GOAL: Extract from the listing each line in which the word "part" appears.

MATERIAL SUPPLIED:
•••

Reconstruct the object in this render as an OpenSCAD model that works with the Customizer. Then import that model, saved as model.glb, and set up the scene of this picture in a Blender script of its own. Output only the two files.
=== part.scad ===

•••

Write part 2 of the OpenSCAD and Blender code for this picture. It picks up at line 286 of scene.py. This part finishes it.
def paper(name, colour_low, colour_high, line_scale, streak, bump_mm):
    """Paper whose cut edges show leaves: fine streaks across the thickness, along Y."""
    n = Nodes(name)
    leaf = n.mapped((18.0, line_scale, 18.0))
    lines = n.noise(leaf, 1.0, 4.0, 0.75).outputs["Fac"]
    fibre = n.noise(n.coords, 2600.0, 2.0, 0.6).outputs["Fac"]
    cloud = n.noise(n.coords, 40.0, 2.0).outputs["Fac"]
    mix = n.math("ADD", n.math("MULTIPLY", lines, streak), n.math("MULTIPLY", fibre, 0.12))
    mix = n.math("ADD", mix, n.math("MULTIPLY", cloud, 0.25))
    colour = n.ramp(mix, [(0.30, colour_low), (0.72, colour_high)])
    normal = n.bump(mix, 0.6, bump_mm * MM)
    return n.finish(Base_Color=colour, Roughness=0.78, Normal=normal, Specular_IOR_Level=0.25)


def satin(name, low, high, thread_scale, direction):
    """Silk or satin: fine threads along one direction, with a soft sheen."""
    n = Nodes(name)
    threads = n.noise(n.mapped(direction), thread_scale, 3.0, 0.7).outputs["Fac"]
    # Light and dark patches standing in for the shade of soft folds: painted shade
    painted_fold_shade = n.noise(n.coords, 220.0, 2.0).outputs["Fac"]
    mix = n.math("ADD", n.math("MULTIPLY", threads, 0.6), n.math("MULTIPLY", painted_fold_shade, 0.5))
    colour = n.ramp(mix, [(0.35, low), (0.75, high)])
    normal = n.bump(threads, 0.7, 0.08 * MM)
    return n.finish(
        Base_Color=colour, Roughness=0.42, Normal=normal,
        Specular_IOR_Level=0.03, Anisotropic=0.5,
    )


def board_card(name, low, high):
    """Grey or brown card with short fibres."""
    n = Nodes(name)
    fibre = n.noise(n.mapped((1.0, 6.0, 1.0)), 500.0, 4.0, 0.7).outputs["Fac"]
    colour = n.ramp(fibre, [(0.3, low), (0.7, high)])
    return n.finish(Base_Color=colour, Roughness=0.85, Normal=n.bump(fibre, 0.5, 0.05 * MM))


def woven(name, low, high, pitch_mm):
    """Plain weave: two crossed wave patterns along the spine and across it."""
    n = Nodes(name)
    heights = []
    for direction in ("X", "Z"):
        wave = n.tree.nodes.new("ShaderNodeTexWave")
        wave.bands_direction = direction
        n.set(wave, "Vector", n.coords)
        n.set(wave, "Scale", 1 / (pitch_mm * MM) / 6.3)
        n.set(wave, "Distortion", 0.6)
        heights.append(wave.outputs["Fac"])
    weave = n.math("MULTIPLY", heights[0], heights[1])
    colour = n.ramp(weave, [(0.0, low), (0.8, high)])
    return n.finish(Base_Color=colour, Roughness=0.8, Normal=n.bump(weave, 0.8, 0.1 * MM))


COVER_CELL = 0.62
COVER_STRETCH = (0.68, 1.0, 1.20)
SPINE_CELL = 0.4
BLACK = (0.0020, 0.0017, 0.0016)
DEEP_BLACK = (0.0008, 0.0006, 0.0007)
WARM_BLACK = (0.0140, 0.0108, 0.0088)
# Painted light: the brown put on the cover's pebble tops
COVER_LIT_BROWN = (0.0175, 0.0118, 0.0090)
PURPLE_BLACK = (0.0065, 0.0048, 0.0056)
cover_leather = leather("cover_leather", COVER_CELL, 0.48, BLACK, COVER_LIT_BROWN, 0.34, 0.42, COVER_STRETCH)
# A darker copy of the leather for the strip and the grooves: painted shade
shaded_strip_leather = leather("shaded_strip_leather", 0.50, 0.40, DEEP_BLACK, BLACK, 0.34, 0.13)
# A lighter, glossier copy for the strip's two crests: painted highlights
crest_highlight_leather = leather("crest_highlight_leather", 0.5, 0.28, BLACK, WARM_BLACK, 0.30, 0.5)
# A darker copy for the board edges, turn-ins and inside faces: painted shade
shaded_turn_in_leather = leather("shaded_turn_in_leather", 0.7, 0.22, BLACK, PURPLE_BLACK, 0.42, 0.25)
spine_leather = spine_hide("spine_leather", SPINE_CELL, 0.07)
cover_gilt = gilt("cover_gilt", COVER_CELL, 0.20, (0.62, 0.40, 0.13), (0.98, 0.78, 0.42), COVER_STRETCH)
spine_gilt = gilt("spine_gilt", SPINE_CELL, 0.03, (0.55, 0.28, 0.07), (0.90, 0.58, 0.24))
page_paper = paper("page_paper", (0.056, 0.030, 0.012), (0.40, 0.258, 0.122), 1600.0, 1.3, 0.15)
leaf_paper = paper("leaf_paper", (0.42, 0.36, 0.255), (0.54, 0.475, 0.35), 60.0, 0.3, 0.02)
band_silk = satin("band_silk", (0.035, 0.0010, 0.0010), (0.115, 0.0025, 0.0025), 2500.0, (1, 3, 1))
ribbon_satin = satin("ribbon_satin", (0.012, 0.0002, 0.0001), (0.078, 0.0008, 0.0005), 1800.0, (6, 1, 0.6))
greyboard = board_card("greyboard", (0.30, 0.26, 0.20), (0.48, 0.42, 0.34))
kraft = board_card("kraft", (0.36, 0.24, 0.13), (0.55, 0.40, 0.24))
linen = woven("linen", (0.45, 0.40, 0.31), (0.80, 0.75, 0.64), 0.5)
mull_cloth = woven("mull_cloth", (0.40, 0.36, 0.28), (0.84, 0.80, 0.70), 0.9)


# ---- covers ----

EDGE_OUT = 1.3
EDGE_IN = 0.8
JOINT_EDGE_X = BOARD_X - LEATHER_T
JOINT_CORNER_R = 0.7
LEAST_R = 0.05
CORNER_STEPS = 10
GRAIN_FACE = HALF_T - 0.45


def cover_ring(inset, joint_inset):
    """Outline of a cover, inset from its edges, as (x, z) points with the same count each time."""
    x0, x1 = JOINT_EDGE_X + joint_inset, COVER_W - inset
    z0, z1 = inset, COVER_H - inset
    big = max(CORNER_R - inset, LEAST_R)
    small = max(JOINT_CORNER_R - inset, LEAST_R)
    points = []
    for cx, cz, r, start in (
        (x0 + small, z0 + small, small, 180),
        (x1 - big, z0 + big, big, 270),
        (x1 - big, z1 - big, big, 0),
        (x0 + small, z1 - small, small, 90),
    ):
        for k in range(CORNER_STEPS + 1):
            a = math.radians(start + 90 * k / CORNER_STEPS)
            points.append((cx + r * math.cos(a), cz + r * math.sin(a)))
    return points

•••

THE REPLY:
=== part.scad ===
Write part 2 of the OpenSCAD and Blender code for this picture. It picks up at line 286 of scene.py. This part finishes it.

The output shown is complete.